> **EXERCISE AIM**: Extract each record and reproduce it exactly.

-- BEGIN DATASET CONTENT --

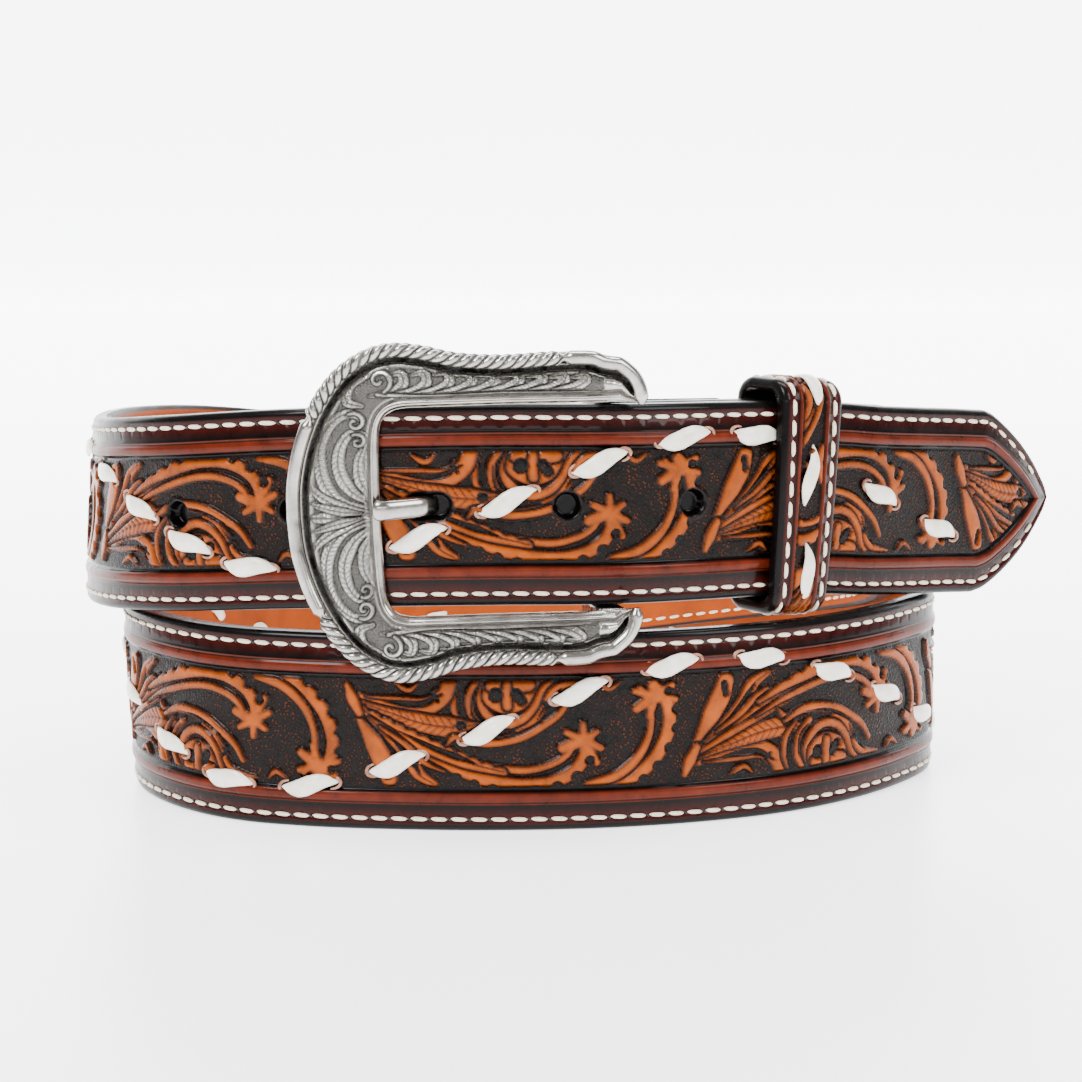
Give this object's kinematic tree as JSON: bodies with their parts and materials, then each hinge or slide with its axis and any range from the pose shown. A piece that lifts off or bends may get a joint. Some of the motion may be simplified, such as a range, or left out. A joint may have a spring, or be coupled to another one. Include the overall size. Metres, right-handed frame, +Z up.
{
  "type": "western tooled belt",
  "caption": "Tooled leather western belt, buckled and coiled on its edge, with a rope-edged buckle, keeper and lining.",
  "frame": {"origin": "middle of the footprint of the coiled belt, on the surface that it stands on", "axes": "+Z up out of the coil, -Y towards the buckle's face, +X towards the side where the tip points"},
  "size_m": [0.2048, 0.1728, 0.0937],
  "materials": {
    "tooled_leather": "tooled, antiqued and waxed, with a soft gloss",
    "lining_leather": "smooth tan, satin",
    "buckle_metal": "antique silver plate, dark in the recesses",
    "lace": "smooth off-white lace",
    "thread": "waxed cream thread"
  },
  "bodies": {
    "root": {"tooled_strap": "tooled_leather", "strap_lining": "lining_leather", "keeper_loop": "tooled_leather", "buckle_frame": "buckle_metal", "buckle_prong": "buckle_metal"}
  },
  "joints": []
}
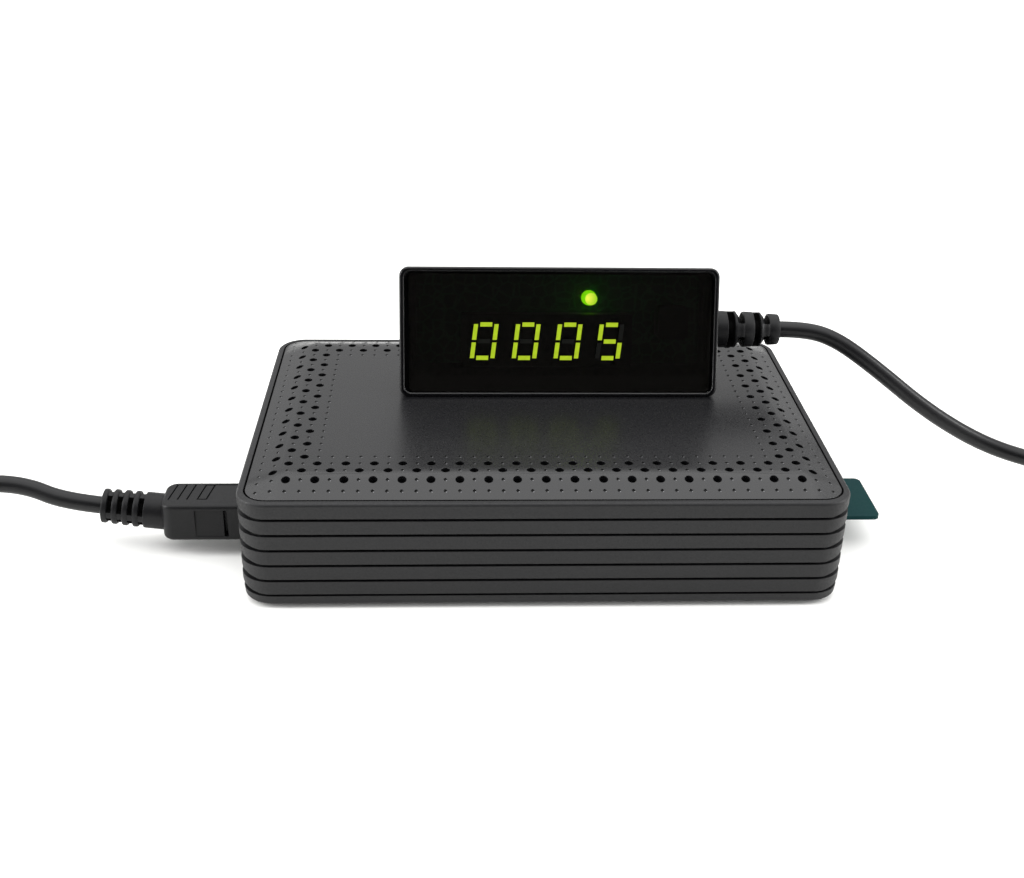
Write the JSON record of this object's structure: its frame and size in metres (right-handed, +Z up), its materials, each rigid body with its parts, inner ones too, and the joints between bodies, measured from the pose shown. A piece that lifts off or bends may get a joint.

-- END DATASET CONTENT --

> **RESULT OF THE TASK**:
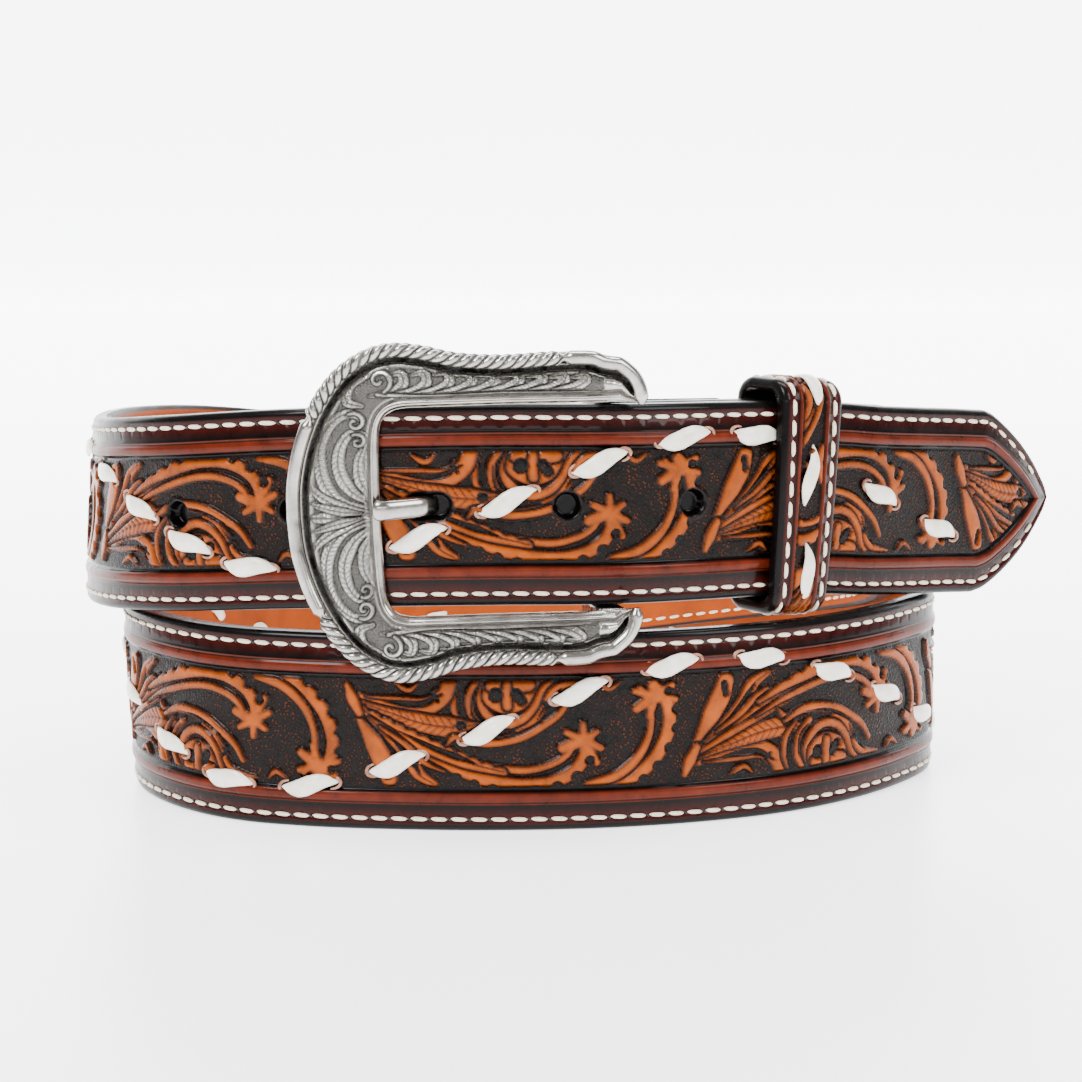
Give this object's kinematic tree as JSON: bodies with their parts and materials, then each hinge or slide with its axis and any range from the pose shown. A piece that lifts off or bends may get a joint. Some of the motion may be simplified, such as a range, or left out. A joint may have a spring, or be coupled to another one. Include the overall size. Metres, right-handed frame, +Z up.
{
  "type": "western tooled belt",
  "caption": "Tooled leather western belt, buckled and coiled on its edge, with a rope-edged buckle, keeper and lining.",
  "frame": {"origin": "middle of the footprint of the coiled belt, on the surface that it stands on", "axes": "+Z up out of the coil, -Y towards the buckle's face, +X towards the side where the tip points"},
  "size_m": [0.2048, 0.1728, 0.0937],
  "materials": {
    "tooled_leather": "tooled, antiqued and waxed, with a soft gloss",
    "lining_leather": "smooth tan, satin",
    "buckle_metal": "antique silver plate, dark in the recesses",
    "lace": "smooth off-white lace",
    "thread": "waxed cream thread"
  },
  "bodies": {
    "root": {"tooled_strap": "tooled_leather", "strap_lining": "lining_leather", "keeper_loop": "tooled_leather", "buckle_frame": "buckle_metal", "buckle_prong": "buckle_metal"}
  },
  "joints": []
}
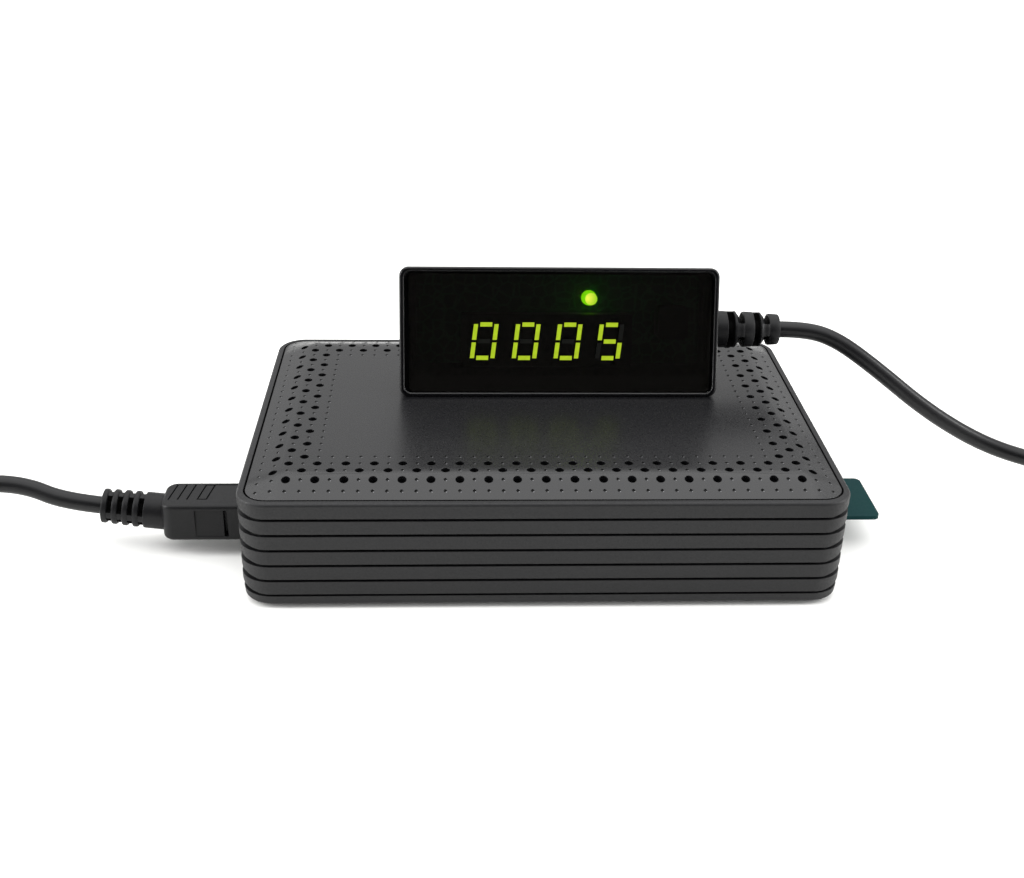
Write the JSON record of this object's structure: its frame and size in metres (right-handed, +Z up), its materials, each rigid body with its parts, inner ones too, and the joints between bodies, measured from the pose shown. A piece that lifts off or bends may get a joint.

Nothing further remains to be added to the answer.